Over the ensuing decades, she has been fortunate on two fronts. Her vision loss was gradual, which gave her time to strategize how to best do her job, and she found Gerald Friedman, an optometrist in Boston with an infectious can-do spirit. He introduced her to a video magnifying device that let her put printed material under a camera to magnify it in high contrast. As her vision loss progressed and magnified text was no longer enough, Bower learned to use screen readers, assistive software programs that render text and images in speech.
This technology is vital. As a physical oceanographer, Bower primarily works on the computer. She doesn’t use, say, test tubes or microscopes, the way a chemist or biologist would. Screen readers don’t work well for graphic data plots, so she also depends on sighted assistants to describe complex charts and graphs.
Several years ago, Bower encountered a nascent technology that could upend the way vision-impaired people interact with statistics. Data sonification converts strings of numbers to sound. If you measure the temperature of a harbor over time, Bower explains, you can map your values to frequencies—for example, high values become high frequencies—and listen to how the temperature fluctuates. She imitates how it might sound, a rising and falling reminiscent of whale song. A colleague calls it Bower’s “data karaoke.”
While it’s great for representing values over time, it’s less well suited to other complex spatial visualizations that Bower may work with, such as topographical maps of the ocean floor. Sonification, as with screen readers, is not a catchall accessibility tool, but it holds enough value that Bower and a cross-disciplinary team of scientists are experimenting with how to harness the sound of data for public outreach. Bower is the principal investigator for Accessible Oceans, a National Science Foundation–funded pilot study that designs inclusive auditory displays to promote the understanding of ocean data in such places as museums and aquariums.
For one display, the team explored the daily vertical migration of zooplankton off the Oregon coast in nine audio tracks, and it takes about eight minutes to listen to the whole thing. (You can listen here.) “Let’s explore with our ears,” the narrator says.

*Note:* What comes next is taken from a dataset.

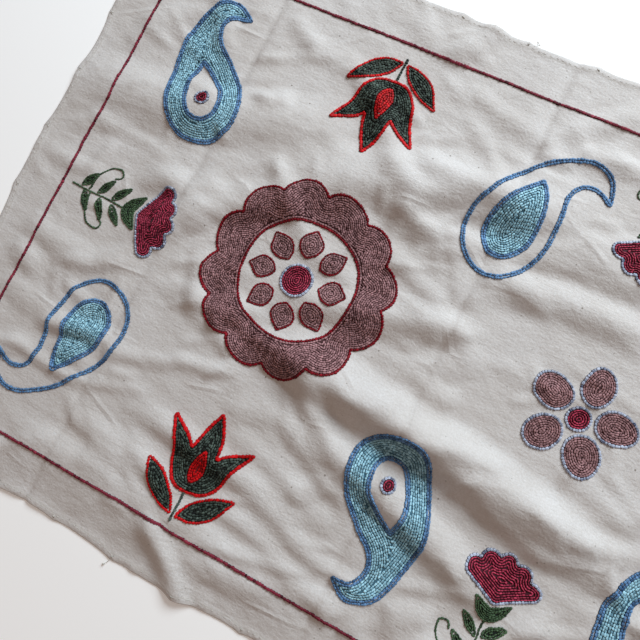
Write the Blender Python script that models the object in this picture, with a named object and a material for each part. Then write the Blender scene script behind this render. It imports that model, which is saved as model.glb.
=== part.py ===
"""An embroidered cotton wall hanging, lying loosely face up on a flat surface.

The cloth is one piece: a long rectangle of calico with a narrow turned hem. Its underside touches the
surface at z = 0, and rises off it in soft folds that run mostly along the cloth. Metres, +Z up, +Y towards
the top edge, origin on the surface under the middle of the cloth.
"""

import math
from collections import namedtuple

import bmesh
import bpy
from mathutils import Vector

# Driving sizes of the cut cloth
CLOTH_WIDTH = 1.00
CLOTH_HEIGHT = 0.52
CLOTH_THICKNESS = 0.0012
HEM_WIDTH = 0.0048
HEM_STEP = 0.0012
HEM_THICKNESS = 0.0015

# Spacing of the grid of cloth between the hems
STEP_ALONG = 0.0148
STEP_ACROSS = 0.0098

# The hem's outline: a slow wave, and the points where the lacing of the frame once pulled it out
EDGE_WAVE = 0.0016
EDGE_WAVE_LENGTH = 0.21
EDGE_FADE = 0.05
PULL_SPACING = 0.058
PULL_DEPTH = 0.0022

# One row is one fold: a soft ridge along a curve from start past bend to end. lean above 0 makes the
# side to the left of that curve the wider and gentler one.
Fold = namedtuple("Fold", "name start bend end half_width height lean")
FOLDS = (
    Fold("upper_left", (-0.530, 0.083), (-0.360, 0.086), (-0.240, 0.142), 0.033, 0.0074, -0.05),
    Fold("upper_middle", (-0.310, 0.045), (-0.200, 0.135), (-0.010, 0.134), 0.034, 0.0098, 0.15),
    Fold("upper_cross", (-0.262, 0.192), (-0.235, 0.150), (-0.185, 0.104), 0.017, 0.0035, 0.00),
    Fold("left_hook", (-0.375, -0.045), (-0.345, 0.050), (-0.225, 0.062), 0.024, 0.0070, 0.15),
    Fold("main", (-0.265, -0.055), (-0.120, -0.058), (0.110, -0.100), 0.027, 0.0138, 0.15),
    Fold("below_middle", (-0.208, -0.096), (-0.165, -0.116), (-0.105, -0.142), 0.014, 0.0038, 0.10),
    Fold("low_middle", (-0.330, -0.150), (-0.230, -0.148), (-0.118, -0.176), 0.015, 0.0042, 0.10),
    Fold("under_main", (-0.175, -0.096), (-0.075, -0.122), (0.020, -0.158), 0.021, 0.0080, 0.10),
    Fold("middle_low", (-0.262, -0.020), (-0.165, 0.006), (-0.070, 0.026), 0.019, 0.0058, 0.00),
    Fold("lower_left", (-0.365, -0.172), (-0.290, -0.192), (-0.215, -0.188), 0.016, 0.0040, 0.00),
    Fold("hem_dart", (-0.265, -0.214), (-0.225, -0.234), (-0.190, -0.275), 0.013, 0.0065, -0.20),
    Fold("lower_line", (-0.430, -0.210), (-0.270, -0.206), (-0.080, -0.216), 0.029, 0.0048, -0.40),
    Fold("upper_right", (-0.110, 0.060), (-0.045, 0.084), (0.045, 0.070), 0.019, 0.0054, 0.00),
    Fold("right_edge", (-0.105, 0.092), (-0.045, 0.112), (0.035, 0.106), 0.017, 0.0044, 0.00),
    Fold("left_corner", (-0.475, 0.140), (-0.445, 0.166), (-0.385, 0.196), 0.017, 0.0032, 0.00),
    Fold("left_low", (-0.430, -0.082), (-0.400, -0.058), (-0.365, -0.034), 0.014, 0.0032, 0.00),
    Fold("top_hem", (-0.215, 0.214), (-0.180, 0.240), (-0.176, 0.275), 0.016, 0.0045, 0.00),
    Fold("right_rise", (0.110, 0.016), (0.230, 0.045), (0.335, 0.135), 0.027, 0.0085, 0.15),
    Fold("right_main", (0.150, -0.104), (0.300, -0.078), (0.530, -0.124), 0.027, 0.0105, 0.15),
    Fold("right_top", (0.030, 0.196), (0.160, 0.166), (0.280, 0.205), 0.022, 0.0060, 0.10),
    Fold("right_middle", (0.315, -0.026), (0.390, -0.004), (0.475, 0.050), 0.020, 0.0050, 0.00),
    Fold("right_low", (0.120, -0.196), (0.225, -0.218), (0.345, -0.200), 0.018, 0.0050, 0.10),
    Fold("right_hem", (0.360, 0.160), (0.398, 0.200), (0.428, 0.275), 0.020, 0.0065, 0.00),
)
SPINE_SAMPLES = 48
END_TAPER = 0.28

COTTON_COLOUR = (0.59, 0.55, 0.50, 1.0)
COTTON_ROUGHNESS = 0.93


def clear_scene():
    for thing in list(bpy.data.objects):
        bpy.data.objects.remove(thing)


def smooth_step(value):
    value = min(1.0, max(0.0, value))
    return value * value * (3 - 2 * value)


def spine_point(fold, t):
    """The point at share t of a fold's curve."""
    start, bend, end = Vector(fold.start), Vector(fold.bend), Vector(fold.end)
    return start * (1 - t) ** 2 + bend * 2 * t * (1 - t) + end * t**2


def spine_of(fold):
    """Points along the fold, each with the direction of the curve there."""
    points = [spine_point(fold, k / SPINE_SAMPLES) for k in range(SPINE_SAMPLES + 1)]
    ahead = points[1:] + points[-1:]
    behind = points[:1] + points[:-1]
    ways = [(b - a).normalized() for a, b in zip(behind, ahead)]
    return list(zip(points, ways))


SPINES = {fold.name: spine_of(fold) for fold in FOLDS}


def fold_height(fold, place):
    """How far one fold lifts the cloth at place."""
    spine = SPINES[fold.name]
    nearest = min(range(len(spine)), key=lambda k: (place - spine[k][0]).length_squared)
    point, way = spine[nearest]
    across = way.cross(place - point)
    side = 1 if across > 0 else -1
    half_width = fold.half_width * (1 + fold.lean * side)
    reach = min(1.0, abs(across) / half_width)
    along = nearest / SPINE_SAMPLES
    taper = smooth_step(along / END_TAPER) * smooth_step((1 - along) / END_TAPER)
    return fold.height * taper * (1 - reach**2) ** 2


def lift(x, y):
    """Height of the cloth's underside above the surface."""
    place = Vector((x, y))
    return sum(fold_height(fold, place) for fold in FOLDS)


def edge_shift(along):
    """How far the hem's outline stands out at a place along it: a slow wave and the pulled points."""
    waves = along / EDGE_WAVE_LENGTH
    wave = math.sin(2 * math.pi * waves) + 0.5 * math.sin(5.3 * waves + 1)
    between = abs((along / PULL_SPACING) % 1.0 - 0.5) * 2
    return EDGE_WAVE * wave + PULL_DEPTH * (between**4 - 0.5)


def hem_fade(distance):
    """1 on the hem, 0 well inside the cloth."""
    return 1 - smooth_step(distance / EDGE_FADE)


def lay_out(u, v):
    """Where the point (u, v) of the flat cut lies, seen from above."""
    half_width, half_height = CLOTH_WIDTH / 2, CLOTH_HEIGHT / 2
    x = u + math.copysign(edge_shift(v + half_height), u) * hem_fade(half_width - abs(u))
    y = v + math.copysign(edge_shift(u + half_width), v) * hem_fade(half_height - abs(v))
    return x, y


def stations(length, step):
    """Grid lines from edge to edge: the hem's own lines, and an even spacing between them."""
    inner = length / 2 - HEM_WIDTH - HEM_STEP
    count = round(2 * inner / step)
    even = [-inner + 2 * inner * k / count for k in range(count + 1)]
    hem_lines = [length / 2, length / 2 - HEM_WIDTH]
    return [-line for line in hem_lines] + even + hem_lines[::-1]


def cotton():
    material = bpy.data.materials.new("cotton")
    material.use_nodes = True
    shader = material.node_tree.nodes["Principled BSDF"]
    shader.inputs["Base Color"].default_value = COTTON_COLOUR
    shader.inputs["Roughness"].default_value = COTTON_ROUGHNESS
    shader.inputs["Metallic"].default_value = 0.0
    return material


def hem_shares(lines, length):
    """For each grid line, 1 if it lies in the hem and 0 if not."""
    return [1.0 if abs(line) > length / 2 - HEM_WIDTH - HEM_STEP / 2 else 0.0 for line in lines]


def make_cloth():
    """The cloth: a grid laid in folds is its underside, and is thickened upwards, more at the hem."""
    lines_u = stations(CLOTH_WIDTH, STEP_ALONG)
    lines_v = stations(CLOTH_HEIGHT, STEP_ACROSS)
    hem_u = hem_shares(lines_u, CLOTH_WIDTH)
    hem_v = hem_shares(lines_v, CLOTH_HEIGHT)
    segments_u, segments_v = len(lines_u) - 1, len(lines_v) - 1

    mesh = bpy.data.meshes.new("cloth")
    grid = bmesh.new()
    bmesh.ops.create_grid(grid, x_segments=segments_u, y_segments=segments_v, size=1.0)
    thickness_share = {}
    for vert in grid.verts:
        column = round((vert.co.x + 1) / 2 * segments_u)
        row = round((vert.co.y + 1) / 2 * segments_v)
        x, y = lay_out(lines_u[column], lines_v[row])
        vert.co = (x, y, lift(x, y))
        in_hem = max(hem_u[column], hem_v[row])
        thickness_share[vert.index] = in_hem + (1 - in_hem) * CLOTH_THICKNESS / HEM_THICKNESS
    grid.to_mesh(mesh)
    grid.free()

    cloth = bpy.data.objects.new("cloth", mesh)
    bpy.context.scene.collection.objects.link(cloth)
    cloth.data.materials.append(cotton())
    cloth.data.shade_smooth()
    thickness = cloth.vertex_groups.new(name="thickness")
    for index, share in thickness_share.items():
        thickness.add([index], share, "REPLACE")
    solid = cloth.modifiers.new("thickness", "SOLIDIFY")
    solid.thickness = HEM_THICKNESS
    solid.offset = 1.0
    solid.vertex_group = thickness.name
    solid.use_rim = True
    return cloth


clear_scene()
make_cloth()
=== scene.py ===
# %% [markdown]
# # An embroidered cotton wall hanging
#
# The real thing is a long rectangle of unbleached calico, hemmed by hand and worked in chain stitch. It
# lies face up on a table, in the soft folds that it keeps from the day it was last folded away. This
# lesson dresses the plain solid of that cloth: it builds a finer sheet on the same folds, then sews every
# stitch as a small mesh.

# %% Modules and the shared frame
import math
from collections import namedtuple

import bpy
import numpy as np
from mathutils import Matrix, Vector


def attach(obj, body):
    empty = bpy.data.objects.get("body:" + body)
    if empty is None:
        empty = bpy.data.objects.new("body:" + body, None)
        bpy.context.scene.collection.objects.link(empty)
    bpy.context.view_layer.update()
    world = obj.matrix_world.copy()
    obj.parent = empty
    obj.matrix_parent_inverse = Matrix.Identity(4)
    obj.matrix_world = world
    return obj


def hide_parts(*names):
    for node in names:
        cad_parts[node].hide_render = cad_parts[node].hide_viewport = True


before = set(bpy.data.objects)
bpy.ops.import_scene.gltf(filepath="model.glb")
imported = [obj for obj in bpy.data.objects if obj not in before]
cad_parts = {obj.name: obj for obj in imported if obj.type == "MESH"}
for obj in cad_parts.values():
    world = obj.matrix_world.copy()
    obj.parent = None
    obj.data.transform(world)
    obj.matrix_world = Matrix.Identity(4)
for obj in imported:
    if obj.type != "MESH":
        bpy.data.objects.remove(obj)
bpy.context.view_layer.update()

# %% [markdown]
# ## The camera
#
# The picture was taken from just above the left half of the cloth, almost straight down, with the camera
# turned so that the cloth runs downhill to the right. A camera is a position, a direction and an up
# direction, so the rotation is written as a matrix of those three axes instead of guessed angles.

# %% Camera
CAMERA_AT = Vector((-0.1517, -0.0371, 0.3806))
CAMERA_AHEAD = Vector((-0.1358, 0.0485, -0.9896)).normalized()
CAMERA_UP = Vector((-0.4373, 0.8933, 0.1038)).normalized()
LENS_MM, SENSOR_MM = 27.06, 36.0

camera_right = CAMERA_AHEAD.cross(CAMERA_UP).normalized()
camera_turn = Matrix((camera_right, camera_right.cross(CAMERA_AHEAD), -CAMERA_AHEAD)).transposed()
camera = bpy.data.objects.new("camera", bpy.data.cameras.new("camera"))
camera.matrix_world = Matrix.Translation(CAMERA_AT) @ camera_turn.to_4x4()
camera.data.lens, camera.data.sensor_width = LENS_MM, SENSOR_MM
camera.data.clip_start = 0.01
bpy.context.scene.collection.objects.link(camera)
bpy.context.scene.camera = camera

# %% [markdown]
# ## The folds
#
# Loose cloth on a table rises in long soft ridges with flat cloth between them. One row of the table is
# one ridge: a curve from start past bend to end, how far it reaches to each side, how high it stands and
# how much wider its left side is. The solid was made from this same table, so sheet and solid agree.

# %% Sizes of the cut cloth
MM = 0.001
CLOTH_WIDTH, CLOTH_HEIGHT = 1.00, 0.52
CLOTH_THICKNESS = 0.0012
HEM_WIDTH, HEM_STEP, HEM_THICKNESS = 0.0048, 0.0012, 0.0015
EDGE_WAVE, EDGE_WAVE_LENGTH, EDGE_FADE = 0.0016, 0.21, 0.05
PULL_SPACING, PULL_DEPTH = 0.058, 0.0022
SPINE_SAMPLES, END_TAPER = 48, 0.28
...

The project aims to promote data literacy for everyone—not just for those with sensory limitations. For the general public, scientific findings can seem to come down from on high, and data sonification offers another path toward understanding: The displays invite the public to look at the world a different way—by not looking at all.
Jessica Roberts, a coinvestigator on the Accessible Oceans project, was afraid she’d have to rein in the project’s oceanographers when they developed long scripts for the audio displays. Roberts, a Georgia Tech–based learning scientist who researches how the design of interactive technologies can facilitate learning, was unsure that potential museumgoers would want to sit and listen to long displays. She was surprised when the team tested the display prototypes with blind and low-vision students and adults, and, “as it turned out, people do want to sit there for [about] 10 minutes and listen,” she says.
Bower also encourages young blind people to pursue science. She takes students from the Perkins School for the Blind on field trips to Vineyard Sound, off the coast of Massachusetts. They’re often thrilled that she uses a screen reader, just like they do.
Those with vision impairment, she tells them, can approach science differently. Bower doesn’t get lost in charts with millions of data points because she can’t see them. “I tend to spend more time thinking and talking to people about the big picture,” she says. “What does it all mean?”
These days, Bower isn’t slinging instruments on research cruises much anymore. Instead, when she’s not busy with headings and weather forecasts, she uses her mobility cane to navigate the ship deck, up ladders and through passageways she knows by heart. In the open air, she revels in the awe-inspiring privilege of experiencing the world thousands of miles from shore. She likes to listen to the hiss of the ship slipping through the waves.